Au niveau des activités de Bell, Teachers critique surtout la place occupée dans le sans-fil.

«La chose qui nous bogue est peut-être que nous sommes le troisième joueur dans le sans-fil et il faut devenir premier, résume Jim Leech. C'est un secteur qui doit croître.»

«Il y a aussi Internet, qui deviendra sans fil à un moment donné, renchérit Claude Lamoureux. L'Amérique du Nord est en retard sur le reste du monde. Il faut se positionner dans ce domaine-là.»

Par contre, l'une des critiques les plus dures contre BCE s'avère justement son manque de compétitivité. M. Lamoureux rappelle que Teachers a déjà su régler des problèmes similaires ailleurs. «Les Pages Jaunes et Shoppers Drug Mart avaient de la difficulté à s'adapter», souligne-t-il.

Un autre problème se trouve dans le moral bas des employés chez BCE. Passeront-ils à la guillotine des compressions budgétaires ? «On espère que Bell aura plus de clients et de business, répond M. Lamoureux. C'est comme ça que les emplois sont créés.»

Une crise de confiance des troupes a quand même lieu. «L'état d'âme des employés, lance le patron de Teachers, c'est quelque chose que nous examinons toujours. À partir de là, un des objectifs est de s'assurer qu'ils se sentent bien chez Bell.»

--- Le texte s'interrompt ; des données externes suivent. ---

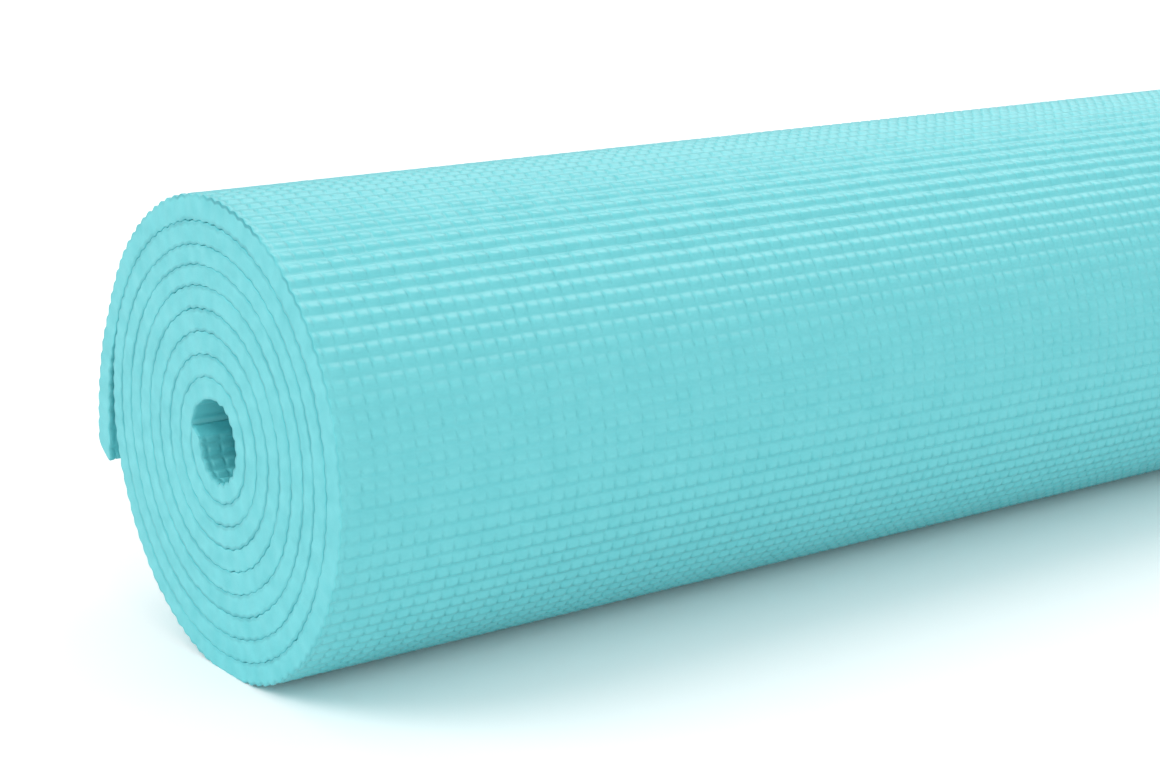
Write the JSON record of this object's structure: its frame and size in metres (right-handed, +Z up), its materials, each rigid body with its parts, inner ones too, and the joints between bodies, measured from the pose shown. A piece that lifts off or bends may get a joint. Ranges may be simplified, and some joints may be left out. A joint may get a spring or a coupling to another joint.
{
  "type": "rolled yoga mat",
  "caption": "Foam exercise mat rolled up tightly on an empty core, lying on its side, with a free outer end that peels back.",
  "frame": {"origin": "on the floor, in the middle of the resting flat, under the roll's axis and halfway along the roll", "axes": "+X along the roll's axis, -X towards the pictured end; +Z up; +Y towards the side that the free end hangs on"},
  "size_m": [0.61, 0.1096, 0.1029],
  "materials": {
    "foam": "matt foamed vinyl, embossed with a fine square grid of raised cells",
    "scrim": "open-weave polyester"
  },
  "bodies": {
    "roll": {"outer_foam": "foam", "scrim": "scrim", "inner_foam": "foam"},
    "free_end": {"free_end_outer_foam": "foam", "free_end_scrim": "scrim", "free_end_inner_foam": "foam"}
  },
  "joints": [
    {"name": "free_end_peel", "type": "hinge", "parent": "roll", "child": "free_end", "pos_m": [0, 0.04726, 0.07548], "axis": [1, 0, 0], "range_deg": [-3, 60], "stiffness_Nm_per_rad": 0.3}
  ]
}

Pas question de surenchère

Et si Telus [[|ticker sym='T.T'|]] fait une offre hostile pour acheter Bell, Teachers n'entend pas mettre plus d'argent sur la table. «Nous avons fait notre meilleure offre», lâche M. Lamoureux.

Le dirigeant sous-entend donc que la caisse de retraite se sauverait avec les quelques 800 M$ de frais de résiliation de son offre d'achat, une clause qui a déjà soulevé des questions.

«Ces frais ont leur place, justifie M. Lamoureux. Nous avons au-delà de 100 personnes qui travaillent sur une transaction comme celle-là. Je ne peux pas dire précisément combien ce travail coûte mais ceux qui veulent faire une transaction investissent énormément. Tu veux être compensé pour cela.»